[Begin]
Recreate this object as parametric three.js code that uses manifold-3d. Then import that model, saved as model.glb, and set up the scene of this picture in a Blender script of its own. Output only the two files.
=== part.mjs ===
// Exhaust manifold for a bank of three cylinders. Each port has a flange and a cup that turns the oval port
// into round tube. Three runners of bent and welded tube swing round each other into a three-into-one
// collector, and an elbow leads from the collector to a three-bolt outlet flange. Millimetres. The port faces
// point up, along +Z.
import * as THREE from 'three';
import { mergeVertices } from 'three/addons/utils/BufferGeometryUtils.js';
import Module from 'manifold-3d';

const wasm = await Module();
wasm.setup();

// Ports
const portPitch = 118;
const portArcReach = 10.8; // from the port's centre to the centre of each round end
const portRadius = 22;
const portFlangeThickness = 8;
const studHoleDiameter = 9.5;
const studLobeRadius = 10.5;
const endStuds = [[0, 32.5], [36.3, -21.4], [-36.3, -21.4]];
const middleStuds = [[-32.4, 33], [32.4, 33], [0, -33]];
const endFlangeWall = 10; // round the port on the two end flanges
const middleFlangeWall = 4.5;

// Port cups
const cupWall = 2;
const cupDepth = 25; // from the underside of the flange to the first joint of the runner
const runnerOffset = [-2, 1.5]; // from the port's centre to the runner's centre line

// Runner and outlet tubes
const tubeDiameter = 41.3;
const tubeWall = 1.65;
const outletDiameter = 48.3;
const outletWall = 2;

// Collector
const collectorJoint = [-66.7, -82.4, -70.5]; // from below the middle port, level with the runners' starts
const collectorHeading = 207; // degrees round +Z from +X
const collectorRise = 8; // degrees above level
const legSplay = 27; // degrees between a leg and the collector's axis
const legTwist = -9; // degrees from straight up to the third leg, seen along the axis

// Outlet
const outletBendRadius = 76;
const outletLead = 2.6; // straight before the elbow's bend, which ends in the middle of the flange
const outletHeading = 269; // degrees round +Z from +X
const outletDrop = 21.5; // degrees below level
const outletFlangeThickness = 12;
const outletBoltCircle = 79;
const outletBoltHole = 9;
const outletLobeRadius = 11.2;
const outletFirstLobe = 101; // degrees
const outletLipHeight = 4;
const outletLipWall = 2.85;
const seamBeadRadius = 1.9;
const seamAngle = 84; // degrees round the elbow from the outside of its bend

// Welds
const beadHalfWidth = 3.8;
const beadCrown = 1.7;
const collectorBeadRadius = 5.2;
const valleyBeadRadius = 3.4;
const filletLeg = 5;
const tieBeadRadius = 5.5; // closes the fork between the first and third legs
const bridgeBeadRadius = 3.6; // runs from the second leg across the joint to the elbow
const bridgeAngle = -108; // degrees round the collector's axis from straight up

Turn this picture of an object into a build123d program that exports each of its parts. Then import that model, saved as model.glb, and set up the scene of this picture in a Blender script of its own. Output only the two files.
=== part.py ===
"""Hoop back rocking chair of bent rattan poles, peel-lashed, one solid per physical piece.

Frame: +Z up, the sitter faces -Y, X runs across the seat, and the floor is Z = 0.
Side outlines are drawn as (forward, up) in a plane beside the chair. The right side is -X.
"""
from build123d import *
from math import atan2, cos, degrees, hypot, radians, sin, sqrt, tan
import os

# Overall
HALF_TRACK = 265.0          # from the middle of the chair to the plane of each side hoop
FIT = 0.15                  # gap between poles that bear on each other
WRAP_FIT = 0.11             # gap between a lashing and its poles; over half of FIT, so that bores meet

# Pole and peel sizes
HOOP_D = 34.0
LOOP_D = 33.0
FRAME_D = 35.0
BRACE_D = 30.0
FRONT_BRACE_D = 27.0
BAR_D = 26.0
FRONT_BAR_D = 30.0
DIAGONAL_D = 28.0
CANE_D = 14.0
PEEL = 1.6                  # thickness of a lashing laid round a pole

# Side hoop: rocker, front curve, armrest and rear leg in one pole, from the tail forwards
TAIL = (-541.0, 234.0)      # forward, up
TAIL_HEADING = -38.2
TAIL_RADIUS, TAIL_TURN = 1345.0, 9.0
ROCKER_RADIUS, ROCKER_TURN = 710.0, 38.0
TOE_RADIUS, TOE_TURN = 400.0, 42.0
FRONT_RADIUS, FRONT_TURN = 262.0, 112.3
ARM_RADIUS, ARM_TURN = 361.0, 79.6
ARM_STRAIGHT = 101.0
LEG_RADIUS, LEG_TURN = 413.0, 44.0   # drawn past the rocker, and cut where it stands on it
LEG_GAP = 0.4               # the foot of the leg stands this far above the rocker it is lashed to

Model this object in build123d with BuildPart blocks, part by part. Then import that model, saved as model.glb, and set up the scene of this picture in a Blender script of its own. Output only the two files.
[End]
» **Task statement**: Copy out the data shown above without altering anything.

» **Finished task**:
Recreate this object as parametric three.js code that uses manifold-3d. Then import that model, saved as model.glb, and set up the scene of this picture in a Blender script of its own. Output only the two files.
=== part.mjs ===
// Exhaust manifold for a bank of three cylinders. Each port has a flange and a cup that turns the oval port
// into round tube. Three runners of bent and welded tube swing round each other into a three-into-one
// collector, and an elbow leads from the collector to a three-bolt outlet flange. Millimetres. The port faces
// point up, along +Z.
import * as THREE from 'three';
import { mergeVertices } from 'three/addons/utils/BufferGeometryUtils.js';
import Module from 'manifold-3d';

const wasm = await Module();
wasm.setup();

// Ports
const portPitch = 118;
const portArcReach = 10.8; // from the port's centre to the centre of each round end
const portRadius = 22;
const portFlangeThickness = 8;
const studHoleDiameter = 9.5;
const studLobeRadius = 10.5;
const endStuds = [[0, 32.5], [36.3, -21.4], [-36.3, -21.4]];
const middleStuds = [[-32.4, 33], [32.4, 33], [0, -33]];
const endFlangeWall = 10; // round the port on the two end flanges
const middleFlangeWall = 4.5;

// Port cups
const cupWall = 2;
const cupDepth = 25; // from the underside of the flange to the first joint of the runner
const runnerOffset = [-2, 1.5]; // from the port's centre to the runner's centre line

// Runner and outlet tubes
const tubeDiameter = 41.3;
const tubeWall = 1.65;
const outletDiameter = 48.3;
const outletWall = 2;

// Collector
const collectorJoint = [-66.7, -82.4, -70.5]; // from below the middle port, level with the runners' starts
const collectorHeading = 207; // degrees round +Z from +X
const collectorRise = 8; // degrees above level
const legSplay = 27; // degrees between a leg and the collector's axis
const legTwist = -9; // degrees from straight up to the third leg, seen along the axis

// Outlet
const outletBendRadius = 76;
const outletLead = 2.6; // straight before the elbow's bend, which ends in the middle of the flange
const outletHeading = 269; // degrees round +Z from +X
const outletDrop = 21.5; // degrees below level
const outletFlangeThickness = 12;
const outletBoltCircle = 79;
const outletBoltHole = 9;
const outletLobeRadius = 11.2;
const outletFirstLobe = 101; // degrees
const outletLipHeight = 4;
const outletLipWall = 2.85;
const seamBeadRadius = 1.9;
const seamAngle = 84; // degrees round the elbow from the outside of its bend

// Welds
const beadHalfWidth = 3.8;
const beadCrown = 1.7;
const collectorBeadRadius = 5.2;
const valleyBeadRadius = 3.4;
const filletLeg = 5;
const tieBeadRadius = 5.5; // closes the fork between the first and third legs
const bridgeBeadRadius = 3.6; // runs from the second leg across the joint to the elbow
const bridgeAngle = -108; // degrees round the collector's axis from straight up

Turn this picture of an object into a build123d program that exports each of its parts. Then import that model, saved as model.glb, and set up the scene of this picture in a Blender script of its own. Output only the two files.
=== part.py ===
"""Hoop back rocking chair of bent rattan poles, peel-lashed, one solid per physical piece.

Frame: +Z up, the sitter faces -Y, X runs across the seat, and the floor is Z = 0.
Side outlines are drawn as (forward, up) in a plane beside the chair. The right side is -X.
"""
from build123d import *
from math import atan2, cos, degrees, hypot, radians, sin, sqrt, tan
import os

# Overall
HALF_TRACK = 265.0          # from the middle of the chair to the plane of each side hoop
FIT = 0.15                  # gap between poles that bear on each other
WRAP_FIT = 0.11             # gap between a lashing and its poles; over half of FIT, so that bores meet

# Pole and peel sizes
HOOP_D = 34.0
LOOP_D = 33.0
FRAME_D = 35.0
BRACE_D = 30.0
FRONT_BRACE_D = 27.0
BAR_D = 26.0
FRONT_BAR_D = 30.0
DIAGONAL_D = 28.0
CANE_D = 14.0
PEEL = 1.6                  # thickness of a lashing laid round a pole

# Side hoop: rocker, front curve, armrest and rear leg in one pole, from the tail forwards
TAIL = (-541.0, 234.0)      # forward, up
TAIL_HEADING = -38.2
TAIL_RADIUS, TAIL_TURN = 1345.0, 9.0
ROCKER_RADIUS, ROCKER_TURN = 710.0, 38.0
TOE_RADIUS, TOE_TURN = 400.0, 42.0
FRONT_RADIUS, FRONT_TURN = 262.0, 112.3
ARM_RADIUS, ARM_TURN = 361.0, 79.6
ARM_STRAIGHT = 101.0
LEG_RADIUS, LEG_TURN = 413.0, 44.0   # drawn past the rocker, and cut where it stands on it
LEG_GAP = 0.4               # the foot of the leg stands this far above the rocker it is lashed to

Model this object in build123d with BuildPart blocks, part by part. Then import that model, saved as model.glb, and set up the scene of this picture in a Blender script of its own. Output only the two files.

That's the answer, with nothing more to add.